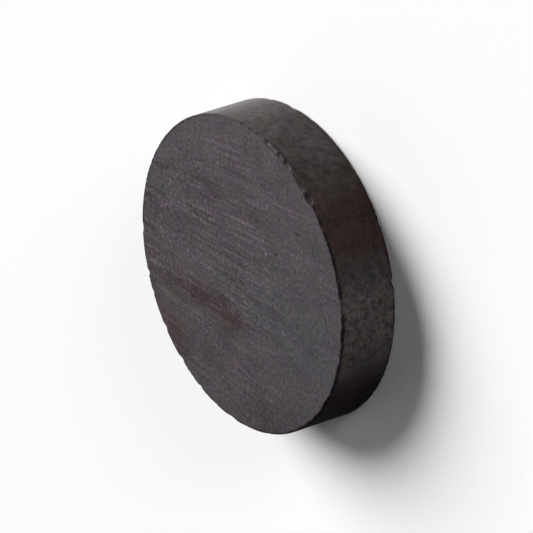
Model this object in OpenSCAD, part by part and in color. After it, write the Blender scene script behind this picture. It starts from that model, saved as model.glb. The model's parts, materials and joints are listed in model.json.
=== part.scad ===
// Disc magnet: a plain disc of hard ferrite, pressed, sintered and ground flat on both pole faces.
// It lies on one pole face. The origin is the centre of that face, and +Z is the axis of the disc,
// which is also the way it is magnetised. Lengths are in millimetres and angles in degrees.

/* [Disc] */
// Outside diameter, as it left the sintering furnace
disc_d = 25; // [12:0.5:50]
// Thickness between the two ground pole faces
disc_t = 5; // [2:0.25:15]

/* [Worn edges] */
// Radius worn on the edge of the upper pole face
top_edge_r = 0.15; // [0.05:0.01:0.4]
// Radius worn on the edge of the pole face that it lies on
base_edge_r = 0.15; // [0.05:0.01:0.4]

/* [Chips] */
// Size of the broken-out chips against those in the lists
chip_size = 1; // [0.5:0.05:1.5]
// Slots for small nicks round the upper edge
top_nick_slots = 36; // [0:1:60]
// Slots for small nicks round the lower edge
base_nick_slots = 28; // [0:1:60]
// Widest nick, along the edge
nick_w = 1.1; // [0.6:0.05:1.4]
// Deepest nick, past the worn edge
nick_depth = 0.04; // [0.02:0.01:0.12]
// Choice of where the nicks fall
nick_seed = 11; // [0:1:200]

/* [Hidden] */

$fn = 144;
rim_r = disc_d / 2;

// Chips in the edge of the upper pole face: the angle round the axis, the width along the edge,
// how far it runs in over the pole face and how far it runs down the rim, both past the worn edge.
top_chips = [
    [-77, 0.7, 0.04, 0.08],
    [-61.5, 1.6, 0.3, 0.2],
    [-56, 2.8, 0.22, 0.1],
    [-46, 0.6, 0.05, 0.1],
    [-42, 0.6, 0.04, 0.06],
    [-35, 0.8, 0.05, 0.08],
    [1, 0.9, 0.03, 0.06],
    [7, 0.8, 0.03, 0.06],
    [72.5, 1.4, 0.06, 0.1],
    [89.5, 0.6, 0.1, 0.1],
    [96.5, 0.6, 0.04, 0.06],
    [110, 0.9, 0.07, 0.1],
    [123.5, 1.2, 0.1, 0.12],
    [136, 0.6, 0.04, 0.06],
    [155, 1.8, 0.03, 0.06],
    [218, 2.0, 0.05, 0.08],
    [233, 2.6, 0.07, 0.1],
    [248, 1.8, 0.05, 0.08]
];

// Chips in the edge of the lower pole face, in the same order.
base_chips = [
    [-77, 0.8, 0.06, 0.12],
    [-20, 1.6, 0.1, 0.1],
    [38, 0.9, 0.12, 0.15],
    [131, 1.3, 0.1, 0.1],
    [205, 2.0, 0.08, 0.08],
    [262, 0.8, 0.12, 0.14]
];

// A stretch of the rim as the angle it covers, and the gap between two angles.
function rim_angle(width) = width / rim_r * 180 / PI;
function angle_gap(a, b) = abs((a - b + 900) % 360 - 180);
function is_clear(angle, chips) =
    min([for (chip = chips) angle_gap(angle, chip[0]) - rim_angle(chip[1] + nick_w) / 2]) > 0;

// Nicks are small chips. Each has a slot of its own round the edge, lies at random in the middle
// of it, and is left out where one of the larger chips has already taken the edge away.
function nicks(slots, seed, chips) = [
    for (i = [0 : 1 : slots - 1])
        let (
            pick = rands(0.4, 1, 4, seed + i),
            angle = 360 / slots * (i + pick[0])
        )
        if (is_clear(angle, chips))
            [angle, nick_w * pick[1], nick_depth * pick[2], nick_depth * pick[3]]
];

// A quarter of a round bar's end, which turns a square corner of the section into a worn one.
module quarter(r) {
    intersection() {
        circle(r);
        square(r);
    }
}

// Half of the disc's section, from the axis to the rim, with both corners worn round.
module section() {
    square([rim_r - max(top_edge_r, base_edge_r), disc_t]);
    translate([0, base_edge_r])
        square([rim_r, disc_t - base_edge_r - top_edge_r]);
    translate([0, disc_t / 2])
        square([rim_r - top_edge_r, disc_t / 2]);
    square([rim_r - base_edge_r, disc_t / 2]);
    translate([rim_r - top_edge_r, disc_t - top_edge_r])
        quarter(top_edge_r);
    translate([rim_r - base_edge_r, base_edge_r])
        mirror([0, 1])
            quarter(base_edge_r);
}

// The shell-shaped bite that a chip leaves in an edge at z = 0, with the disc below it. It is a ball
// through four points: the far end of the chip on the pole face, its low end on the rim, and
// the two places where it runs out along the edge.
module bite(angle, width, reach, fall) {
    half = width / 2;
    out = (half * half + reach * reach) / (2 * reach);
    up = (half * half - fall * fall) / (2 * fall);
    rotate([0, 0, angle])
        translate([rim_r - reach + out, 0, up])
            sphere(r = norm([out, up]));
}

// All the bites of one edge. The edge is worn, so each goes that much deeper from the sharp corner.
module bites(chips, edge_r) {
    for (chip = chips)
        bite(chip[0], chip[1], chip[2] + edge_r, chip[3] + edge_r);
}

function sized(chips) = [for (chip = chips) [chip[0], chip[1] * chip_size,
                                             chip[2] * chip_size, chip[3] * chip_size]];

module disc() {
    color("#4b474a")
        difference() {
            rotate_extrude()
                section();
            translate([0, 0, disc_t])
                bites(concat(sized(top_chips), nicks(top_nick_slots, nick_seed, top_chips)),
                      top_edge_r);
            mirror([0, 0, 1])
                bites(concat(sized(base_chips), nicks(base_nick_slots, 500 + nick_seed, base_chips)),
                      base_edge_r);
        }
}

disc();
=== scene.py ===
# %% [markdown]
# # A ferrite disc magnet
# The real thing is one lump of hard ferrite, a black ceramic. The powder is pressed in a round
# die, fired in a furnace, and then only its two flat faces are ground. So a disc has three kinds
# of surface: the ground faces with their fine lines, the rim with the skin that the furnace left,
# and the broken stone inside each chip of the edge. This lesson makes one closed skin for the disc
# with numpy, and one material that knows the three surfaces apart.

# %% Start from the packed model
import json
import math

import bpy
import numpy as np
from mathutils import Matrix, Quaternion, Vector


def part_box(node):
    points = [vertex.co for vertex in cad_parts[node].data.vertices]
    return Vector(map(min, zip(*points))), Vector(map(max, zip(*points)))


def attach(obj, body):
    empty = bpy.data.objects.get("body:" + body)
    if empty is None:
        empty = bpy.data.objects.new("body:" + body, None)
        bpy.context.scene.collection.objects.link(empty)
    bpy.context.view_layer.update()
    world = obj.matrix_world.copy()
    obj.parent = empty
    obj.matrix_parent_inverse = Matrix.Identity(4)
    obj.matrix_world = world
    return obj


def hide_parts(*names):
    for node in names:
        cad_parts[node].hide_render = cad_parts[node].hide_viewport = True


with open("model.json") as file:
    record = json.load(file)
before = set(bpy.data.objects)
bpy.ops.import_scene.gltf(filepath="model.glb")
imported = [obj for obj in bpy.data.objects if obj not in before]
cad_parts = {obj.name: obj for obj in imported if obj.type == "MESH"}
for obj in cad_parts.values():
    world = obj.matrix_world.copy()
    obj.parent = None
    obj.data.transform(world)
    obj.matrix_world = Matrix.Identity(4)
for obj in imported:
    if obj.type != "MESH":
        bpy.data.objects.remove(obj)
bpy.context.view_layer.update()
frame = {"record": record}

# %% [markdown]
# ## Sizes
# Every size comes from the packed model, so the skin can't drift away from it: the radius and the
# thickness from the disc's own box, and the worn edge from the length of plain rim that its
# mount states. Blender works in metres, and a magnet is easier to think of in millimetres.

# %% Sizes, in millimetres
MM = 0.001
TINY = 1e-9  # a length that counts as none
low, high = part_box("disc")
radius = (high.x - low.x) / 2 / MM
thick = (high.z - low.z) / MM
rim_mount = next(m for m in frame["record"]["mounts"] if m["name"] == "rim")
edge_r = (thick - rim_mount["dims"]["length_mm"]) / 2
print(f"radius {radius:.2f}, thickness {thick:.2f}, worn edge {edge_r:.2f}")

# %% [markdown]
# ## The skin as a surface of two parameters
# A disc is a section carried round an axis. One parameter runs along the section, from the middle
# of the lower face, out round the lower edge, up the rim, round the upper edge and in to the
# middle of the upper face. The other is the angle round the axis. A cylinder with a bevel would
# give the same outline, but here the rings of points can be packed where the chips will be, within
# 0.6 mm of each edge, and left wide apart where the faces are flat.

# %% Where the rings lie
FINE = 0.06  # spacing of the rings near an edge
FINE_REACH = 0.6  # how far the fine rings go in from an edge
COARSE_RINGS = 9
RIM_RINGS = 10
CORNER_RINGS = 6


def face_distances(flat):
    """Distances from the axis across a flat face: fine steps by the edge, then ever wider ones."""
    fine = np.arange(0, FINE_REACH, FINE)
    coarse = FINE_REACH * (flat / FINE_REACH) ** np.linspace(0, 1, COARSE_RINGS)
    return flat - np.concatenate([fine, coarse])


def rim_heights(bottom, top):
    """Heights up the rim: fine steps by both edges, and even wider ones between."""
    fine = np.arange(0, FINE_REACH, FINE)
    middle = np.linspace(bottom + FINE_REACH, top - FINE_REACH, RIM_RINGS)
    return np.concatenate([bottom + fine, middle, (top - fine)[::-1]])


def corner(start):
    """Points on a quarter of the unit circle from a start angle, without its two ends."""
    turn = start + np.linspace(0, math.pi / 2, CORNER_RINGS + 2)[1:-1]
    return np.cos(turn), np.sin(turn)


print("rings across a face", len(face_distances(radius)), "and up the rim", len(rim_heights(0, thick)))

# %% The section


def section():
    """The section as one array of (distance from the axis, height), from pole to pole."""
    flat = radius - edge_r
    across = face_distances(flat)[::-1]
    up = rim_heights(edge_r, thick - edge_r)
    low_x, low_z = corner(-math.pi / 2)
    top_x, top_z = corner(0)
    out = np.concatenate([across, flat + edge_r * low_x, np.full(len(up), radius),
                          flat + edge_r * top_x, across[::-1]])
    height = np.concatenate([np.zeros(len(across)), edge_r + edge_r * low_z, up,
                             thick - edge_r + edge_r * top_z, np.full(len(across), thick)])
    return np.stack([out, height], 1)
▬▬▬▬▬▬
**GOAL**
Starting at the line that contains "the sharp corner." and ending at the line that contains "obj.matrix_parent_inverse = Matrix.Identity(4)", repeat each line exactly, both ends included, and nothing else.

**WRITTEN ANSWER**
// All the bites of one edge. The edge is worn, so each goes that much deeper from the sharp corner.
module bites(chips, edge_r) {
    for (chip = chips)
        bite(chip[0], chip[1], chip[2] + edge_r, chip[3] + edge_r);
}

function sized(chips) = [for (chip = chips) [chip[0], chip[1] * chip_size,
                                             chip[2] * chip_size, chip[3] * chip_size]];

module disc() {
    color("#4b474a")
        difference() {
            rotate_extrude()
                section();
            translate([0, 0, disc_t])
                bites(concat(sized(top_chips), nicks(top_nick_slots, nick_seed, top_chips)),
                      top_edge_r);
            mirror([0, 0, 1])
                bites(concat(sized(base_chips), nicks(base_nick_slots, 500 + nick_seed, base_chips)),
                      base_edge_r);
        }
}

disc();
=== scene.py ===
# %% [markdown]
# # A ferrite disc magnet
# The real thing is one lump of hard ferrite, a black ceramic. The powder is pressed in a round
# die, fired in a furnace, and then only its two flat faces are ground. So a disc has three kinds
# of surface: the ground faces with their fine lines, the rim with the skin that the furnace left,
# and the broken stone inside each chip of the edge. This lesson makes one closed skin for the disc
# with numpy, and one material that knows the three surfaces apart.

# %% Start from the packed model
import json
import math

import bpy
import numpy as np
from mathutils import Matrix, Quaternion, Vector


def part_box(node):
    points = [vertex.co for vertex in cad_parts[node].data.vertices]
    return Vector(map(min, zip(*points))), Vector(map(max, zip(*points)))


def attach(obj, body):
    empty = bpy.data.objects.get("body:" + body)
    if empty is None:
        empty = bpy.data.objects.new("body:" + body, None)
        bpy.context.scene.collection.objects.link(empty)
    bpy.context.view_layer.update()
    world = obj.matrix_world.copy()
    obj.parent = empty
    obj.matrix_parent_inverse = Matrix.Identity(4)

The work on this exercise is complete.